Web 2.0 is no different to most other new technologies in one significant respect: in the rush to arrive at something that achieves tangible results, there is always the chance that a hotch-potch of different, often incompatible technologies get banged together. It is only later that the difficulties in making them work together effectively and easily over the long term start to emerge.

This is not a criticism of Web 2.0, just a fact of life in its development cycle, and one that has to be addressed some time or another. That is the target that Alpha Software had set itself, with what it claims is an applications development environment that gives developers (in the widest possible sense) a unified, end-to-end development environment that can generate robust, scalable, portable applications for most of the major platforms — including Web 2.0, SaaS, distributed enterprise, client-server, SQL database, and the Windows desktop.

The beast in question is Alpha Five Version 8, a Rapid Application Development (RAD) toolset that aims to bring back the development speed it claims has been lost with the arrival of Web 2.0 and SaaS solutions.

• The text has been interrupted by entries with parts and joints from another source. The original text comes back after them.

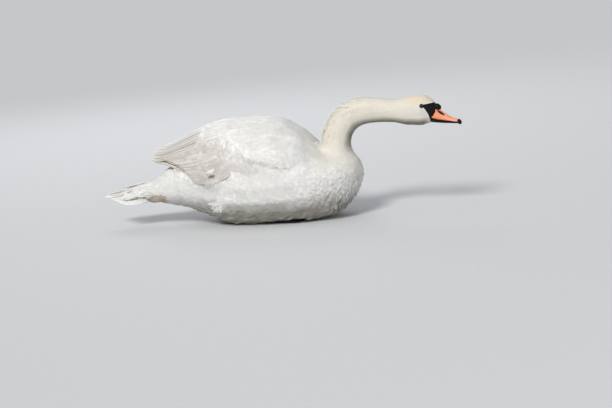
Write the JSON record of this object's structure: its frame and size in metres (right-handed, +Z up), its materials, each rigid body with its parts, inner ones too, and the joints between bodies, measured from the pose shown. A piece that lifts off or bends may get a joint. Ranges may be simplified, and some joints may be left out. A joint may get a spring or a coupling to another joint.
{
  "type": "mute swan",
  "caption": "Life-size mute swan resting on its belly with folded wings, neck arched forward and head held level.",
  "frame": {"origin": "on the floor under the middle of the length from tail tip to bill tip", "axes": "+X towards the bill, +Y to the bird's left, +Z up"},
  "size_m": [1.1263, 0.336, 0.3537],
  "materials": {
    "white_plumage": "matte",
    "cream_plumage": "matte",
    "flight_feathers": "matte",
    "bill_orange": "satin",
    "horn_black": "satin",
    "leg_skin": "matte",
    "eye_dark": "gloss"
  },
  "bodies": {
    "root": {"trunk": "white_plumage", "neck_lower": "cream_plumage", "neck_middle": "cream_plumage", "neck_upper": "cream_plumage", "head": "cream_plumage", "bill_upper": "bill_orange", "bill_lower": "horn_black", "bill_knob": "horn_black", "bill_nail": "horn_black", "tail": "white_plumage", "eye_left": "eye_dark", "wing_left": "white_plumage", "primaries_left": "flight_feathers", "leg_left": "leg_skin", "foot_left": "leg_skin", "claw_inner_left": "horn_black", "claw_middle_left": "horn_black", "claw_outer_left": "horn_black", "eye_right": "eye_dark", "wing_right": "white_plumage", "primaries_right": "flight_feathers", "leg_right": "leg_skin", "foot_right": "leg_skin", "claw_inner_right": "horn_black", "claw_middle_right": "horn_black", "claw_outer_right": "horn_black"}
  },
  "joints": []
}
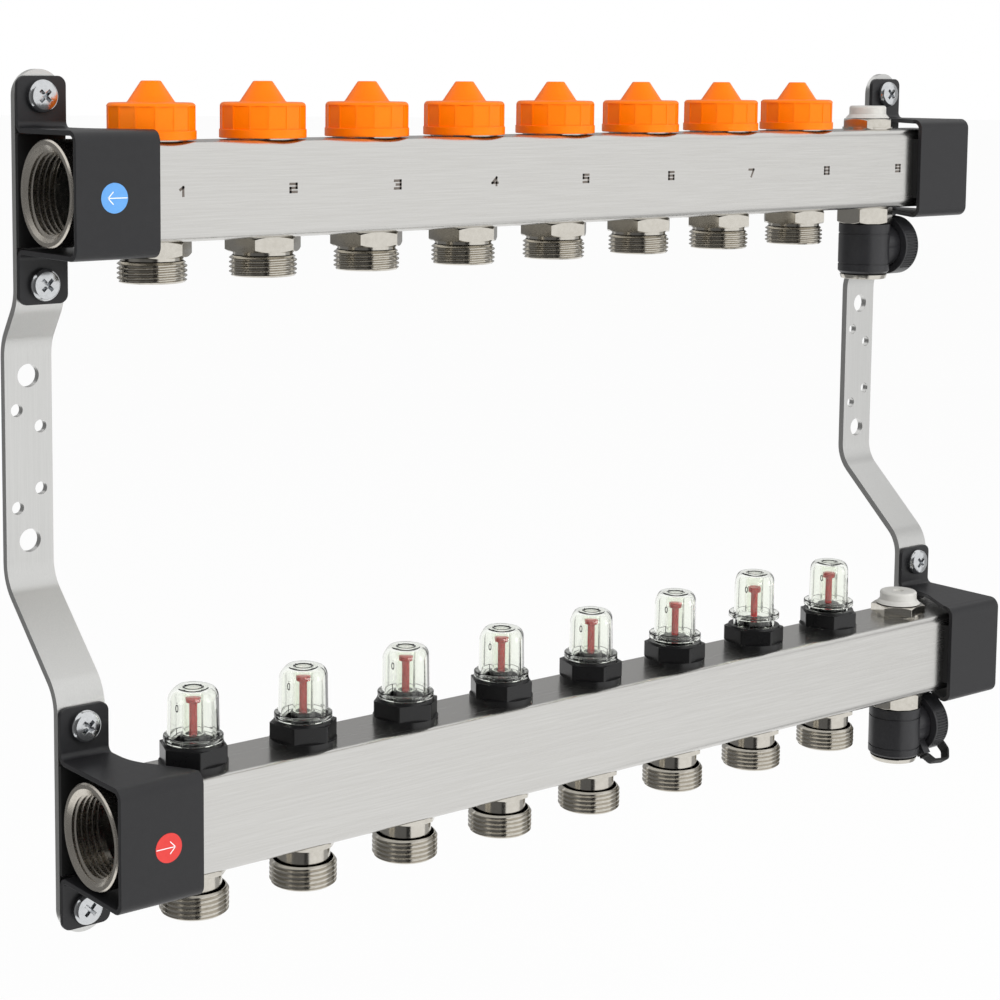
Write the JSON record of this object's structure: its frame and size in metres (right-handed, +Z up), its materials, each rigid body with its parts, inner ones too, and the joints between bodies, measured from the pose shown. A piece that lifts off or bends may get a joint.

The company's aim has been to roll the XBASIC language, WYSIWYG GUI design, fast programming speed, easy debugging, security and highly evolved database reporting into a single IDE.

It claims to have produced a breakthrough that allows SQL source code to work unchanged with any enterprise database, making it a portable, standards-compliant SQL implementation that enables database developers to build once, and deploy anywhere, migrating from one SQL database to another with minimum code changes. Portable SQL automatically adapts its syntax to the database it connects to, including Oracle, MySQL, Microsoft SQL Server, IBM DB2, InterSystems' Cache, Microsoft Access, and Excel. The toolset includes an integrated Report Builder and a Web Security Framework, which is aimed at making applications access definition and management much easier for both developers and administrators. Access rights can be set for users, groups, and even individual pages, with no coding required.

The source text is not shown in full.